— TASK INSTRUCTIONS —
All lines featuring the string "named" are to be listed.

=-=-=

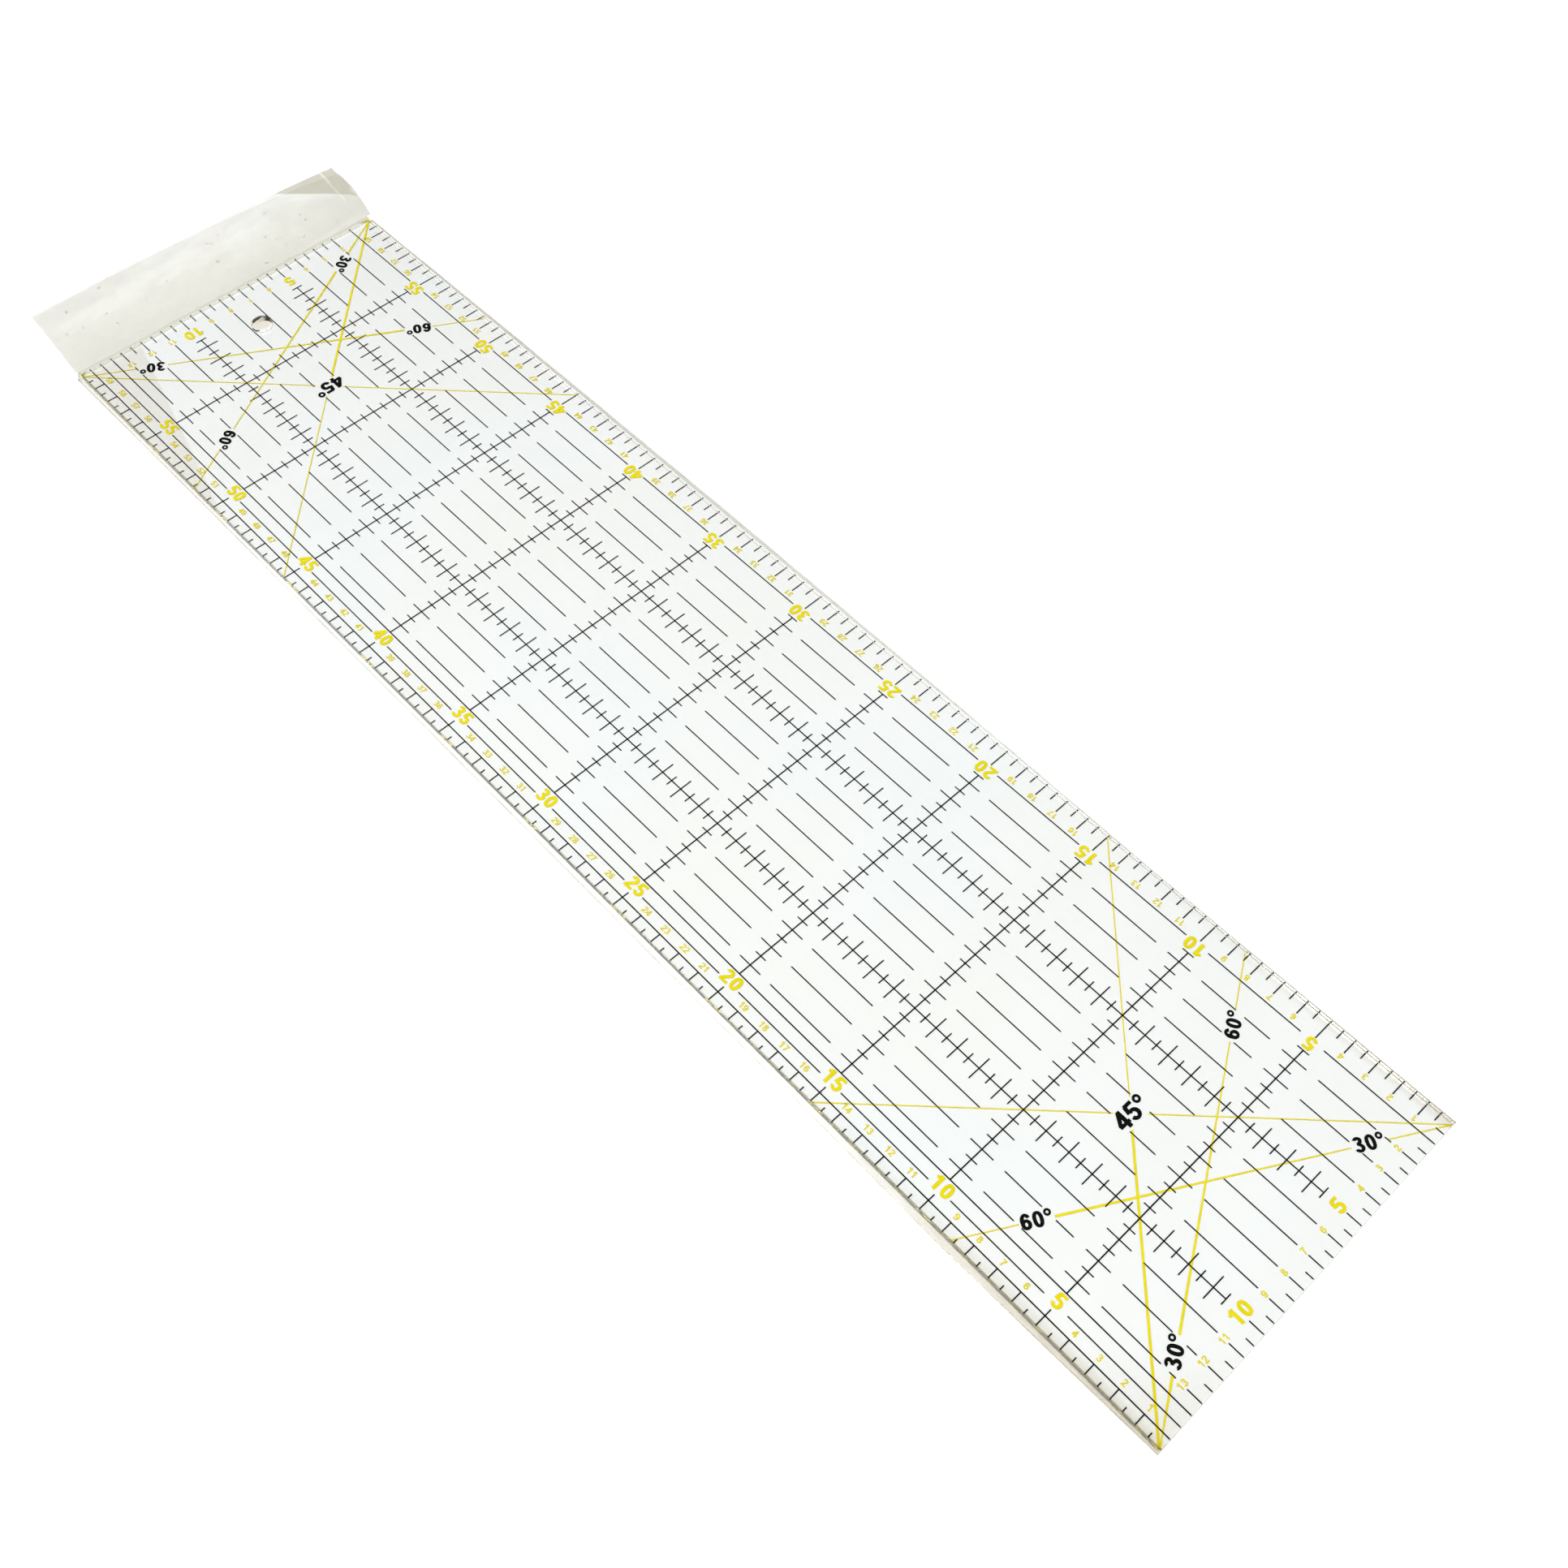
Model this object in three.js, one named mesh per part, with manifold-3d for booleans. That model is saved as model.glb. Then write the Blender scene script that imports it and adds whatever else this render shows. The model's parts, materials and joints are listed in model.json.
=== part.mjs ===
// A 60 cm quilting ruler lying in a sleeve of clear film.
// The frame: the origin is on the table under the ruler's middle, +X runs along the ruler to the sleeve's open
// mouth, +Y to its left long edge, +Z up. All sizes are in millimetres.

import * as THREE from "three";
import { mergeVertices } from "three/addons/utils/BufferGeometryUtils.js";
import Module from "manifold-3d";

const wasm = await Module();
wasm.setup();

// The acrylic blade
const BLADE_LENGTH = 600;
const BLADE_WIDTH = 150;
const BLADE_THICKNESS = 3;
const CORNER_RADIUS = 1;
const EDGE_BEVEL = 0.2;
const HANG_HOLE_RADIUS = 4.5;
const HANG_HOLE_FROM_END = 25;
const CURVE_STEPS = 8;

// The ink on the blade's underside: black first, then yellow over it
const INK_THICKNESS = 0.03;
const INK_MARGIN = 0.25;
const BLACK_LINE_WIDTH = 0.42;
const YELLOW_LINE_WIDTH = 0.4;

// The printed scale, in centimetres from the blade's near end and from its right edge
const LENGTH_CM = BLADE_LENGTH / 10;
const WIDTH_CM = BLADE_WIDTH / 10;
const LONG_TICK_CM = 5;
const LEFT_SCALE_LINE_CM = 14.5;
const LEFT_LONG_TICK_END_CM = 14.22;
const LEFT_GUIDE_CM = 14;
const RIGHT_GUIDE_CM = 1;
const BORDER_LINE_CM = 13.5;
const MEASURING_LINES_CM = [5, 10];
const MEASURING_LINE_INSET_CM = 1.5;
const CROSS_LINE_END_CM = 1.5;
const ANGLES_FROM_LENGTH = [45, 60];

// The film sleeve
const FILM = 0.08;
const BACK_GAP = 0.12;
const FRONT_GAP = 0.1;
const SIDE_GAP = 0.4;
const FOLD_GAP = 0.3;
const MOUTH_OVERHANG = 1.5;
const SEAL_OFFSET = 2.2;
const SEAL_WIDTH = 0.8;

// The lip at the mouth, which turns about a crease along Y
const LIP_LENGTH = 31;
const LIP_WIDTH = 156;
const LIP_TILT = THREE.MathUtils.degToRad(23);
const CREASE_OUT = 0.15;
const CREASE_UP = 0.12;

// Heights above the table
const BLADE_BOTTOM = FILM + BACK_GAP;
const BLADE_TOP = BLADE_BOTTOM + BLADE_THICKNESS;
const BLACK_BOTTOM = BLADE_BOTTOM - INK_THICKNESS;
const YELLOW_BOTTOM = BLACK_BOTTOM - INK_THICKNESS;
const FRONT_BOTTOM = BLADE_TOP + FRONT_GAP;
const FRONT_TOP = FRONT_BOTTOM + FILM;

// The sleeve's outline on the table
const FOLD_X = -BLADE_LENGTH / 2 - FOLD_GAP;
const MOUTH_X = BLADE_LENGTH / 2 + MOUTH_OVERHANG;
const SHOULDER_Y = BLADE_WIDTH / 2 + SIDE_GAP;
const SEAL_Y = BLADE_WIDTH / 2 + SEAL_OFFSET;

const acrylic = new THREE.MeshStandardMaterial({
  color: 0xf4f8f6,
  roughness: 0.06,
  metalness: 0,
  transparent: true,
  opacity: 0.25,
});
const blackInk = new THREE.MeshStandardMaterial({ color: 0x111111, roughness: 0.6, metalness: 0 });
const yellowInk = new THREE.MeshStandardMaterial({ color: 0xe6d71e, roughness: 0.6, metalness: 0 });
const clearFilm = new THREE.MeshStandardMaterial({
  color: 0xf2f0ea,
  roughness: 0.15,
  metalness: 0,
  transparent: true,
  opacity: 0.2,
});

// Along the blade from its near end, and across it from its right edge, both in centimetres
const along = (cm) => (cm - LENGTH_CM / 2) * 10;
const across = (cm) => (cm - WIDTH_CM / 2) * 10;

function named(name, geometry, material) {
  const mesh = new THREE.Mesh(geometry, material);
  mesh.name = name;
  return mesh;
}

// A box between two corners
function block([x0, y0, z0], [x1, y1, z1]) {
  const geometry = new THREE.BoxGeometry(x1 - x0, y1 - y0, z1 - z0);
  return geometry.translate((x0 + x1) / 2, (y0 + y1) / 2, (z0 + z1) / 2);
}

// An outline in the Y-Z plane, drawn out along X
function bar(outline, x0, x1) {
  const shape = new THREE.Shape(outline.map(([y, z]) => new THREE.Vector2(y, z)));
  const geometry = new THREE.ExtrudeGeometry(shape, { depth: x1 - x0, bevelEnabled: false });
  const turn = new THREE.Matrix4().makeBasis(
    new THREE.Vector3(0, 1, 0),
    new THREE.Vector3(0, 0, 1),
    new THREE.Vector3(1, 0, 0),
  );
  return geometry.applyMatrix4(turn).translate(x0, 0, 0);
}

function toSolid(geometry) {
  const bare = geometry.clone();
  bare.deleteAttribute("normal");
  bare.deleteAttribute("uv");
  const merged = mergeVertices(bare, 1e-4);
  return new wasm.Manifold(
    new wasm.Mesh({
      numProp: 3,
      vertProperties: merged.attributes.position.array,
      triVerts: new Uint32Array(merged.index.array),
    }),
  );
}

function toGeometry(solid) {
  const mesh = solid.getMesh();
  const geometry = new THREE.BufferGeometry();
  geometry.setAttribute("position", new THREE.BufferAttribute(mesh.vertProperties, 3));
  geometry.setIndex(new THREE.BufferAttribute(mesh.triVerts, 1));
  const flat = geometry.toNonIndexed();
  flat.computeVertexNormals();
  return flat;
}

const joined = (geometries) => geometries.map(toSolid).reduce((all, next) => all.add(next));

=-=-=

— FINAL RESULT —
Model this object in three.js, one named mesh per part, with manifold-3d for booleans. That model is saved as model.glb. Then write the Blender scene script that imports it and adds whatever else this render shows. The model's parts, materials and joints are listed in model.json.
function named(name, geometry, material) {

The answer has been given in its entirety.